--- START OF Available data ---
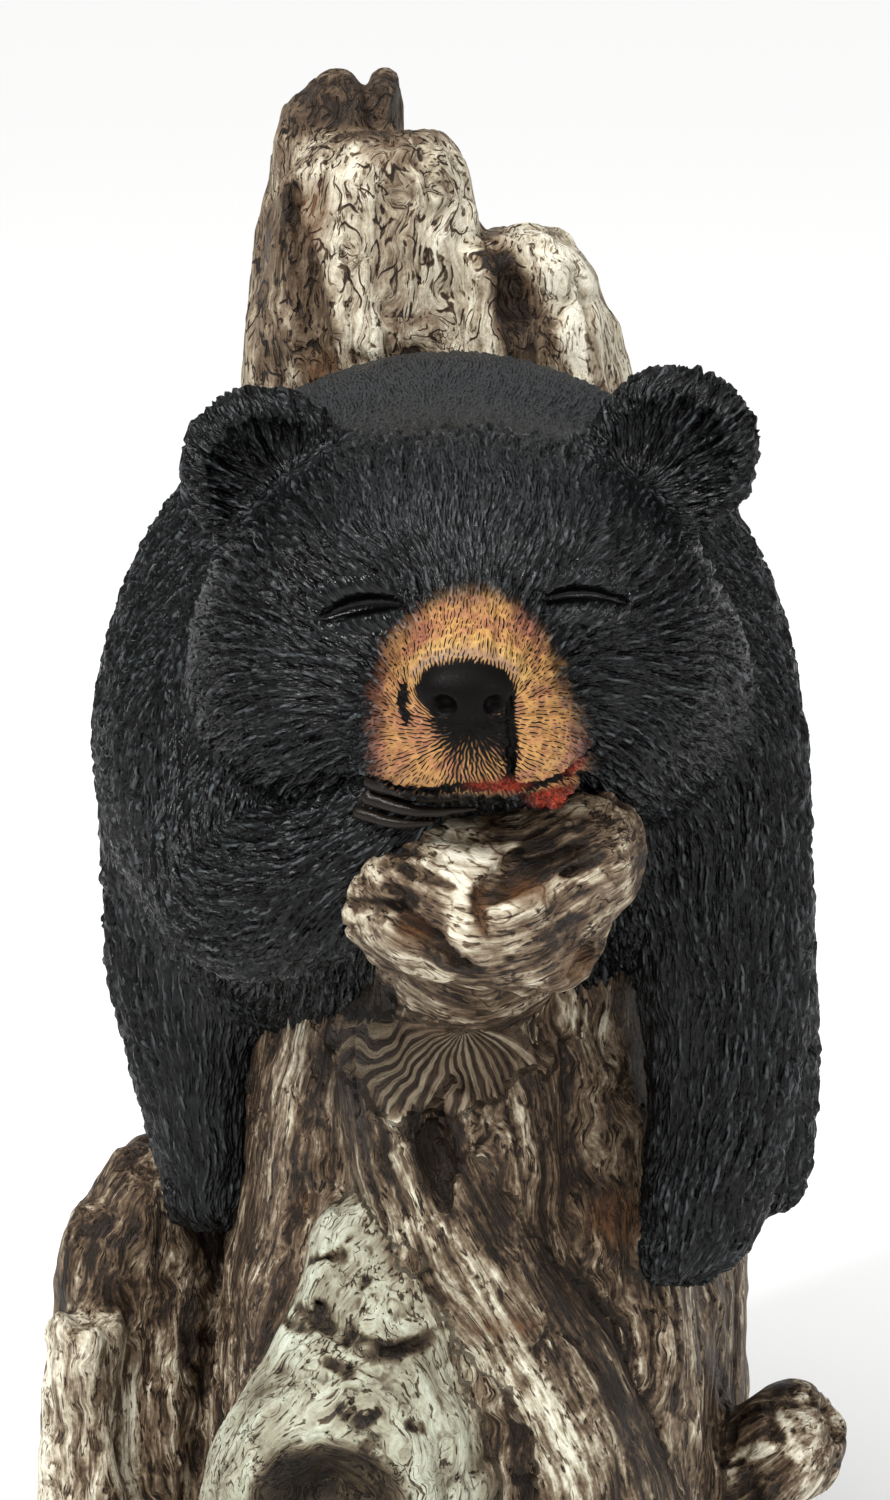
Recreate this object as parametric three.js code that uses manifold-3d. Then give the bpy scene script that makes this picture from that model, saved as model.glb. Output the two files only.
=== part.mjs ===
// A black bear asleep on a broken tree stump: a painted figurine cast in one piece.
//
// The bear lies along a short limb that juts forward from the stump. Its chin rests on the limb's
// rounded end, the right forepaw is folded under the cheek, and the other three legs hang beside
// the trunk. The trunk stands up behind the bear's rump and ends in broken lobes.
//
// Units are millimetres, +Z is up and the nose points along -Y, so the bear's right side is at -X.
// Every form is placed from the stump's own axis, and the finished solid is then moved so that the
// origin is the centre of its footprint box, on the underside.

import * as THREE from "three";
import { ParametricGeometry } from "three/addons/geometries/ParametricGeometry.js";
import { mergeVertices } from "three/addons/utils/BufferGeometryUtils.js";
import Module from "manifold-3d";

const wasm = await Module();
wasm.setup();

// ---------------------------------------------------------------- driving dimensions

const FIGURE_HEIGHT = 300;
const STUMP = { x: 2, y: 3, halfWidth: 50, halfDepth: 66 };
const SADDLE_Z = 180; // the lower trunk ends here, inside the bear's belly
const REAR_WALL = { x: -2, y: 44, halfWidth: 42, halfDepth: 28 };
const LIMB_END = { x: 7, y: -74, z: 171, halfWidth: 26.5, halfDepth: 25, halfHeight: 19.5 };
const BODY = { x: 0, y: 0, z: 187, halfWidth: 66.5, halfDepth: 57, halfHeight: 67.5 };
const HEAD = { x: 1, y: -48, z: 216, halfWidth: 45, halfDepth: 37, halfHeight: 34 };
const MUZZLE = { x: 3.5, y: -82, z: 209, halfWidth: 18, halfDepth: 22, halfHeight: 16 };
const EAR_RADIUS = 15;

const LEG_SIDES = 14; // facets round a leg
const TWIG_SIDES = 12; // facets round a thinner branch or root
const CAP_ROWS = 3; // rows of facets in a leg's round end

// ---------------------------------------------------------------- solids from three.js geometry

// A closed geometry as a manifold-3d solid with its faces pointing out.
function solid(geometry) {
  const bare = geometry.index ? geometry.toNonIndexed() : geometry.clone();
  bare.deleteAttribute("normal");
  bare.deleteAttribute("uv");
  const merged = mergeVertices(bare, 1e-3);
  const corners = merged.index.array;
  const triangles = [];
  for (let i = 0; i < corners.length; i += 3) {
    const [a, b, c] = corners.subarray(i, i + 3);
    if (a !== b && b !== c && c !== a) triangles.push(a, b, c);
  }
  const vertProperties = new Float32Array(merged.attributes.position.array);
  const withOrder = (order) => {
    const triVerts = new Uint32Array(order);
    return new wasm.Manifold(new wasm.Mesh({ numProp: 3, vertProperties, triVerts }));
  };
  const first = withOrder(triangles);
  return first.volume() > 0 ? first : withOrder(triangles.reverse());
}

const join = (pieces) => pieces.reduce((whole, piece) => whole.add(piece));
const cut = (whole, tools) => tools.reduce((rest, tool) => rest.subtract(tool), whole);

// A closed skin of rows by sides whose first and last rows shrink to a point.
function loft(rows, sides, place) {
  const surface = (u, v, target) => place(Math.round(u * rows), v * 2 * Math.PI, target);
  return solid(new ParametricGeometry(surface, rows, sides));
}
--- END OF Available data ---
» **What is required**:
Once more, set down the full listing, verbatim.

» **Complete response**:
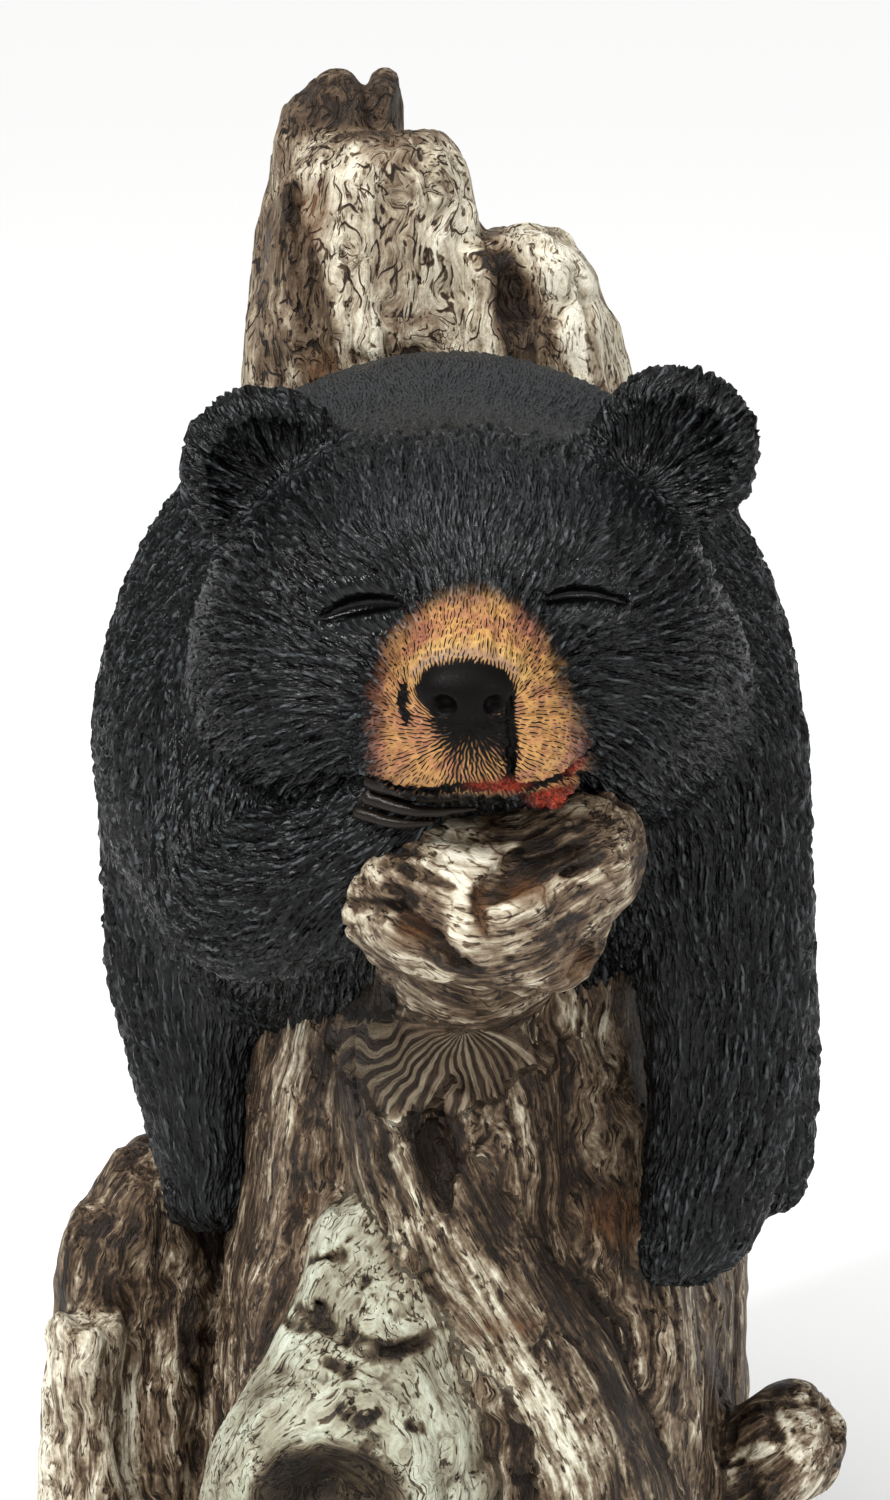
Recreate this object as parametric three.js code that uses manifold-3d. Then give the bpy scene script that makes this picture from that model, saved as model.glb. Output the two files only.
=== part.mjs ===
// A black bear asleep on a broken tree stump: a painted figurine cast in one piece.
//
// The bear lies along a short limb that juts forward from the stump. Its chin rests on the limb's
// rounded end, the right forepaw is folded under the cheek, and the other three legs hang beside
// the trunk. The trunk stands up behind the bear's rump and ends in broken lobes.
//
// Units are millimetres, +Z is up and the nose points along -Y, so the bear's right side is at -X.
// Every form is placed from the stump's own axis, and the finished solid is then moved so that the
// origin is the centre of its footprint box, on the underside.

import * as THREE from "three";
import { ParametricGeometry } from "three/addons/geometries/ParametricGeometry.js";
import { mergeVertices } from "three/addons/utils/BufferGeometryUtils.js";
import Module from "manifold-3d";

const wasm = await Module();
wasm.setup();

// ---------------------------------------------------------------- driving dimensions

const FIGURE_HEIGHT = 300;
const STUMP = { x: 2, y: 3, halfWidth: 50, halfDepth: 66 };
const SADDLE_Z = 180; // the lower trunk ends here, inside the bear's belly
const REAR_WALL = { x: -2, y: 44, halfWidth: 42, halfDepth: 28 };
const LIMB_END = { x: 7, y: -74, z: 171, halfWidth: 26.5, halfDepth: 25, halfHeight: 19.5 };
const BODY = { x: 0, y: 0, z: 187, halfWidth: 66.5, halfDepth: 57, halfHeight: 67.5 };
const HEAD = { x: 1, y: -48, z: 216, halfWidth: 45, halfDepth: 37, halfHeight: 34 };
const MUZZLE = { x: 3.5, y: -82, z: 209, halfWidth: 18, halfDepth: 22, halfHeight: 16 };
const EAR_RADIUS = 15;

const LEG_SIDES = 14; // facets round a leg
const TWIG_SIDES = 12; // facets round a thinner branch or root
const CAP_ROWS = 3; // rows of facets in a leg's round end

// ---------------------------------------------------------------- solids from three.js geometry

// A closed geometry as a manifold-3d solid with its faces pointing out.
function solid(geometry) {
  const bare = geometry.index ? geometry.toNonIndexed() : geometry.clone();
  bare.deleteAttribute("normal");
  bare.deleteAttribute("uv");
  const merged = mergeVertices(bare, 1e-3);
  const corners = merged.index.array;
  const triangles = [];
  for (let i = 0; i < corners.length; i += 3) {
    const [a, b, c] = corners.subarray(i, i + 3);
    if (a !== b && b !== c && c !== a) triangles.push(a, b, c);
  }
  const vertProperties = new Float32Array(merged.attributes.position.array);
  const withOrder = (order) => {
    const triVerts = new Uint32Array(order);
    return new wasm.Manifold(new wasm.Mesh({ numProp: 3, vertProperties, triVerts }));
  };
  const first = withOrder(triangles);
  return first.volume() > 0 ? first : withOrder(triangles.reverse());
}

const join = (pieces) => pieces.reduce((whole, piece) => whole.add(piece));
const cut = (whole, tools) => tools.reduce((rest, tool) => rest.subtract(tool), whole);

// A closed skin of rows by sides whose first and last rows shrink to a point.
function loft(rows, sides, place) {
  const surface = (u, v, target) => place(Math.round(u * rows), v * 2 * Math.PI, target);
  return solid(new ParametricGeometry(surface, rows, sides));
}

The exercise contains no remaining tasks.